Waikato Science And Engineering Research Capacity Gets $1.3 Million Boost

Waikato University – rated first equal in chemistry research and first in molecular biology research – has now acquired more than $1.3 million worth of leading edge equipment which can assist Waikato and New Zealand businesses in the development of a wide range of agricultural, chemical, medical and material products.

The university’s installation of its MALDI-TOF/TOF instrument and sample handling robot, with a value of more than $800,000, has now been complemented by a new state-of-the-art surface plasmon resonance device, worth more than $500,000.

The MALDI-TOF/TOF quickly and clearly identifies molecules, while the plasmon resonance device measures how substances bond and interact.

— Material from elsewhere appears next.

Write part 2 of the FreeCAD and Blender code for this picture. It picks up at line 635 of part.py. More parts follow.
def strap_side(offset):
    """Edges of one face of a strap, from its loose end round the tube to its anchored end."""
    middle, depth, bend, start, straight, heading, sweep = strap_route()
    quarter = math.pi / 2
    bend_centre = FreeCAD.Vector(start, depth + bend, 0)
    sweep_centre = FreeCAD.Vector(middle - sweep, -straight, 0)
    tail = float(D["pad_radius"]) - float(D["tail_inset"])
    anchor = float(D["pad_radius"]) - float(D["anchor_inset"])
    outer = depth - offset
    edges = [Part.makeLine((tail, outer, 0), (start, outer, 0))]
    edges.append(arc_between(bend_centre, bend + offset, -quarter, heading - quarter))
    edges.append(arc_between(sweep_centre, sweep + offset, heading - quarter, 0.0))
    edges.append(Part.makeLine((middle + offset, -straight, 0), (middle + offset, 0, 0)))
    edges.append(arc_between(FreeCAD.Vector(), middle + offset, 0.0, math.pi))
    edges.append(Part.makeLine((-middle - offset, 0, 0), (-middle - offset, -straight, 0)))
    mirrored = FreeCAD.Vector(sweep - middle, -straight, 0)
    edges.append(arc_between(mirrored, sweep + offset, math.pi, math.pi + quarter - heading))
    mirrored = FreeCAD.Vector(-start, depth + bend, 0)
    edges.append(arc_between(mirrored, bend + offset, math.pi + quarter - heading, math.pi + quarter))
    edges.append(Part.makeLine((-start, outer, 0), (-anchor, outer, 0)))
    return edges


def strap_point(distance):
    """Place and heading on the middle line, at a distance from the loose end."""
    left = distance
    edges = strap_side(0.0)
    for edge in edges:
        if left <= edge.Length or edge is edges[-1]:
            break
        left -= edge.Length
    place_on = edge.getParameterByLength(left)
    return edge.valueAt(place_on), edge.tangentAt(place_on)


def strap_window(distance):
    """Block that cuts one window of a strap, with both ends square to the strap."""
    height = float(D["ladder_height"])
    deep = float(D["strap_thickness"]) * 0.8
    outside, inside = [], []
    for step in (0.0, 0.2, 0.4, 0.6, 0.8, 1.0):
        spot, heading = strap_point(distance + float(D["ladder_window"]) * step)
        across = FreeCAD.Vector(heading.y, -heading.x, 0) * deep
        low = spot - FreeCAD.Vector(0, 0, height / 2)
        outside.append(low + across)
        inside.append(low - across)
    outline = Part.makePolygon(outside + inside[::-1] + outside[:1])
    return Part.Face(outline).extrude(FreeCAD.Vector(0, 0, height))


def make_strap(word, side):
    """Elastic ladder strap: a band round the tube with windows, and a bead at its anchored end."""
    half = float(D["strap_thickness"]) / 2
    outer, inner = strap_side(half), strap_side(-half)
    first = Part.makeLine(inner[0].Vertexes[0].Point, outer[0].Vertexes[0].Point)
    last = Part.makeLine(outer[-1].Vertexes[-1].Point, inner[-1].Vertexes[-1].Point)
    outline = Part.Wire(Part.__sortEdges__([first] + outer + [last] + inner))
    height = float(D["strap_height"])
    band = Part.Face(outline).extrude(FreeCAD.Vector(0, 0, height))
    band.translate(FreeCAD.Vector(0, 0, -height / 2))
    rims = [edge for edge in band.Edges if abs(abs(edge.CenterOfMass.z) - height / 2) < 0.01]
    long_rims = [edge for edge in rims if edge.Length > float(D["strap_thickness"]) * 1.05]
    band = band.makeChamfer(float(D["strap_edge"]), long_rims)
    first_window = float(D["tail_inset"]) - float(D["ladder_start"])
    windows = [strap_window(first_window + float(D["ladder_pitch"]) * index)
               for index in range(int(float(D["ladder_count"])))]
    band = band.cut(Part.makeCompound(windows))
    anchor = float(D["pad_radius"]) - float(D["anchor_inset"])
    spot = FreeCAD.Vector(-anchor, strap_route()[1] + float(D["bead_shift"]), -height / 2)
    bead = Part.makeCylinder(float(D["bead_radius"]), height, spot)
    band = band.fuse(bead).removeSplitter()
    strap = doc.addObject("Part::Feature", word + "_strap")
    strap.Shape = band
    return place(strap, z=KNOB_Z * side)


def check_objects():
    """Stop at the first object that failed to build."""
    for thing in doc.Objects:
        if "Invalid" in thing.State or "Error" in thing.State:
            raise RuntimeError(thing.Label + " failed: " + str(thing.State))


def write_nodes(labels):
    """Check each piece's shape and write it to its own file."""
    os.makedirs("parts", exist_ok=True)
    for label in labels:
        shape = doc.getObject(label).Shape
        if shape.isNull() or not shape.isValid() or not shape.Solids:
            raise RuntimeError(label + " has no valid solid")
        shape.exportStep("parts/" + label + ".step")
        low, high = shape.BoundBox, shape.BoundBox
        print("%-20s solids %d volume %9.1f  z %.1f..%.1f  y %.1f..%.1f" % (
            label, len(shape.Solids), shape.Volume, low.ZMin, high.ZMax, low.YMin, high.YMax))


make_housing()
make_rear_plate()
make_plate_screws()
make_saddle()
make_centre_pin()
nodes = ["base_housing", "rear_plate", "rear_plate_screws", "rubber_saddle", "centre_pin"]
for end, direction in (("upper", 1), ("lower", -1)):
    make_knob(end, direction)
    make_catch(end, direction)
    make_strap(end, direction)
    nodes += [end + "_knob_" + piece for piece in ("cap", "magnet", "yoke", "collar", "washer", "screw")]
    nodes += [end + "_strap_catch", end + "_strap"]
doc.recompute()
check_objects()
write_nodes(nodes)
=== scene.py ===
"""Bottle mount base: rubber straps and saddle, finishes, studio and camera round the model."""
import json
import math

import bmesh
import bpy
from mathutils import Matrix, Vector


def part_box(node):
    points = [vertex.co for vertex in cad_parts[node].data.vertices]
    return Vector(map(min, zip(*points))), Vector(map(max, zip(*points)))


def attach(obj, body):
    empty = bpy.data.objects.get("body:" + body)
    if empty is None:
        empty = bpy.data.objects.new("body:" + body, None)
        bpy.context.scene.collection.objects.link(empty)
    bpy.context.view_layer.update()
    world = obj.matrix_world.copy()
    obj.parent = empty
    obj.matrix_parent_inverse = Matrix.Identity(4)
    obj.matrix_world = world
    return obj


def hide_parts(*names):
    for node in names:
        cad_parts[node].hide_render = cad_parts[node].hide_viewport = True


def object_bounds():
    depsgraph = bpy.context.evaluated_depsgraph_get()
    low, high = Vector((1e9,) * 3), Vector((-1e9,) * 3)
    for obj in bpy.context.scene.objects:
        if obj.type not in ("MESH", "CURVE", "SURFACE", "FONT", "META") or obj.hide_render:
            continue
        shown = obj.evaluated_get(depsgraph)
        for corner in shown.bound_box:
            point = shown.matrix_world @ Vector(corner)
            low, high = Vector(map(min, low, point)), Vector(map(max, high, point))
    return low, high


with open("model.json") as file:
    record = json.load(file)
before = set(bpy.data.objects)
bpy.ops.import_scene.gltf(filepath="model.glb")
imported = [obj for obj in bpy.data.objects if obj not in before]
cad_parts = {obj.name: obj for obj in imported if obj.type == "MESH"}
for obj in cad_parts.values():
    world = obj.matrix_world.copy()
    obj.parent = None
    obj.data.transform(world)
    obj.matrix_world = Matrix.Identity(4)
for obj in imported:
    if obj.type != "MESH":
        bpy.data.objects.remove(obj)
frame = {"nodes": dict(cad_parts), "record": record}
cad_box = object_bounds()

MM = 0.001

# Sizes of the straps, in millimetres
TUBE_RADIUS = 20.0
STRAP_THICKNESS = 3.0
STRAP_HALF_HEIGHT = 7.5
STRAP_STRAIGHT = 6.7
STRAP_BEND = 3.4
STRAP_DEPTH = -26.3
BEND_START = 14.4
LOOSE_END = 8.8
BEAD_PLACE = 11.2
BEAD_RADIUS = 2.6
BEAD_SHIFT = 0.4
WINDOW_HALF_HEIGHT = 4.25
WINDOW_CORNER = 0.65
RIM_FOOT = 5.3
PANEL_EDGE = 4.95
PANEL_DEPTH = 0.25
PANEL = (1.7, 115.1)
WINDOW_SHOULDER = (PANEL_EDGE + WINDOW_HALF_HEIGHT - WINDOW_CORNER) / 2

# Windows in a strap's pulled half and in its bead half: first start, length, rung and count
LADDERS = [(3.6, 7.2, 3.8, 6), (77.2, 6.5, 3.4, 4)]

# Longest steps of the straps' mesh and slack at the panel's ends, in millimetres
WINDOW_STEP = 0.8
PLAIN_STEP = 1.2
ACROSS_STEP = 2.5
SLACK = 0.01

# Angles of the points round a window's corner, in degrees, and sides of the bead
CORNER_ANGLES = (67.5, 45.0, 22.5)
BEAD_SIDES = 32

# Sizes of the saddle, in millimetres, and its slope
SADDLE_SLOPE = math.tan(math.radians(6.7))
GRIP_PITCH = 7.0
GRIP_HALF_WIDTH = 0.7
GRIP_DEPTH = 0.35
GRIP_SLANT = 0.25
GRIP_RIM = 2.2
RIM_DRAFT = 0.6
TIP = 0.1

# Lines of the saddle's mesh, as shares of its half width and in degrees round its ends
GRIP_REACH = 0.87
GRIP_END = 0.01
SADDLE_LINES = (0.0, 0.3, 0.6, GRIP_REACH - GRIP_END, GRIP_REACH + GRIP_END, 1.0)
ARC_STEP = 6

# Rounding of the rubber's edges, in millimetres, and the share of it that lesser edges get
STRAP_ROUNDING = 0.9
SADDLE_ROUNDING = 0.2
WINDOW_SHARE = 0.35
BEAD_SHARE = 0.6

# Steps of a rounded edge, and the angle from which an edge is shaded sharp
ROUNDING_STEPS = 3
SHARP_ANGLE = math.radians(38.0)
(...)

“We now have the most advanced surface plasmon resonance device in the country,” says the School of Science and Engineering’s dean Professor Richard Price. “Combined with the MALDI-TOF/TOF, this means we have a leading-edge, specialist facility that can help Waikato and New Zealand business maximise the economic potential of their research and products.”

The MALDI-TOF/TOF instrument measures the time molecules take to travel distances inside the machine, thereby enabling the university to rapidly and accurately analyse what they are. The sample preparation robot allows the process of preparing large numbers of samples to be highly automated.

The MALDI-TOF/TOF equipment can:

• confirm the structure of new therapeutic proteins, thereby allowing companies to produce more effective drugs;

• study DNA and protein modifications so that the developmental process of organisms is better understood;

• monitor the purity of a product at the molecular level;

• identify sequences of amino acids in protein and mutations in DNA;

• carry out specialized research on chemicals.

• identify the molecular size of natural and synthetic polymers.

• permit novel research in the areas of mass spectrometry of inorganic chemicals, for which the chemistry department already has an international reputation.

The surface plasmon resonance device can:

• detect specific molecules, such as growth factors or hormones, in fluids like milk or blood;

• help to design new methods for detecting or purifying molecules;

• identify different cells, like bacteria, or viruses;

• help to understand how various molecules come together to form structures that are essential to their functions in the body;

• determine the speeds at which molecules bind and dissociate from one another;

• measure how a surgical implant material interacts with human blood;

• measure how a particular anti-cancer drug reacts with cancerous cells;

Importantly, the MALDI-TOF/TOF and the surface plasmon resonance instrument can also be linked together to, for example:

capture and measure interactions between molecules with certain functions using the surface plasmon resonance instrument;

and, then to automatically transfer the molecules into the MALDI-TOF/TOF to analyse their structure.

“We have made this significant investment in new equipment to help support the top-class researchers working in important areas at the university, and to develop a centre that will support the regional and national economies,” says Professor Price.

“Essentially, anyone researching and developing biological or chemical-based products will be able to gain access to a world-class facility, including automation to handle large numbers of samples faster. We are happy to carry out work for others on a commercial basis or on a joint research basis.”

Earlier this year, Waikato University was ranked first equal for chemistry and first for molecular biology in the Performance Based Research Fund.